Георгий Викторович Адамович:
Должен без колебания, во имя истины, сказать, что за все мои встречи с Буниным в последние пятнадцать лет его жизни я не слышал от него ни одного слова, которое могло бы навести на мысль, что его политические взгляды изменились. Нет, взгляды эти, всегда бывшие скорей эмоциональными, чем рассудочными, внушенные скорей чувствами, воспоминаниями и впечатлениями, чем твердым, продуманным предпочтением одного социального строя другому, взгляды эти, настроения эти оставались неизменны. Война потрясла и испугала Бунина: испугала за участь России на десятилетия и даже столетия вперед, и этот глубинный страх заслонил в его сознании все то, что в советском строе по-прежнему оставалось для него неприемлемо. Он ждал и надеялся, что война, всколыхнувшая весь народ, придаст советскому строю некоторые новые черты, новые свойства, и был горестно озадачен, когда понял, что этого не произошло. ‹…›
За ходом военных действий Бунин следил лихорадочно и сетовал на союзников, медливших с открытием второго европейского фронта. Гитлеровцев он ненавидел и стал ненавидеть еще яростнее, когда вслед за сравнительно беспечными, даже добродушными итальянцами южная часть Франции была оккупирована именно ими. ‹…›
Бунин не в состоянии был себя сдерживать. Однажды я завтракал с ним в русском ресторане на бульваре Гамбетта, недалеко от моря. Зал был переполнен, публика была в большинстве русская.
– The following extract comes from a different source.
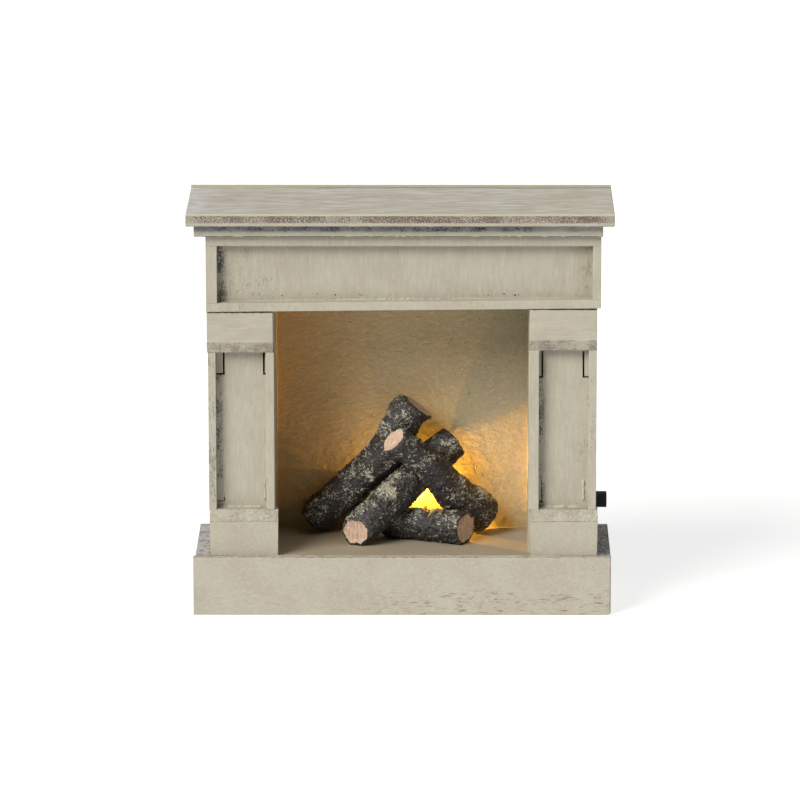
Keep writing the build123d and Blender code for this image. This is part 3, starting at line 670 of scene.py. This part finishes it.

Бунин по своей привычке говорил очень громко и почти исключительно о войне. Некоторые из присутствующих явно прислушивались к его словам, может быть, и узнали его. Желая перевести беседу на другие темы, я спросил его о здоровии, коснулся перемены погоды: что-то в этом роде. Бунин, будто бравируя, во всеуслышание воскликнул, — не сказал, а именно воскликнул:
— Здоровие? Не могу жить, когда два этих холуя собираются править миром!
Два холуя, т. е. Гитлер и Муссолини. Это было до крайности рискованно. По счастью, бунинская смелость последствий для него не имела. ‹…›
Когда мы вышли, я упрекнул Бунина в бессмысленной неосторожности. Он ответил: «Это вы — тихоня, а я не могу молчать». И, лукаво улыбнувшись, будто сам над собой насмехаясь, добавил:
— Как Лев Николаевич! [3, 122–123]
Иван Алексеевич Бунин.
4.3.42. Серо, прохладно, нездоровье. ‹…› Второй день без завтрака — в городе решительно ничего нет! Обедали щами из верхних капустных листьев — вода и листья!
И озверелые люди продолжают свое дьяволово дело — убийства и разрушение всего, всего! И все это началось по воле одного человека — разрушение жизни всего земного шара — вернее, того, кто воплотил в себе волю своего народа, которому не должно быть прощения до 77 колена.
Нищета, дикое одиночество, безвыходность, голод, холод, грязь — вот последние дни моей жизни. И что впереди? Сколько мне осталось? И чего? Верно, полной погибели. ‹…›
Полнолуние. Битвы в России. Что-то будет? Это главное, главное — судьба всего мира зависит от этого [55, 343–344].
А. Б. Либерман
Как сейчас помню жаркий летний день в августе 1942 года. Подпольная французская организация оповестила нас, что этой ночью будут аресты иностранных евреев (впоследствии и французские евреи не избежали той же участи). Мы сейчас же принялись за упаковку небольших чемоданов, чтоб скрыться «в подполье». Как раз в этот момент зашел Иван Алексеевич. С удивлением спросил, в чем дело, и когда мы ему объяснили, стал… настаивать на том, чтобы мы немедленно поселились в его вилле. Мы сначала отказывались, не желая подвергать его риску, но он сказал, что не уйдет, пока мы не дадим ему слова, что вечером будем у него.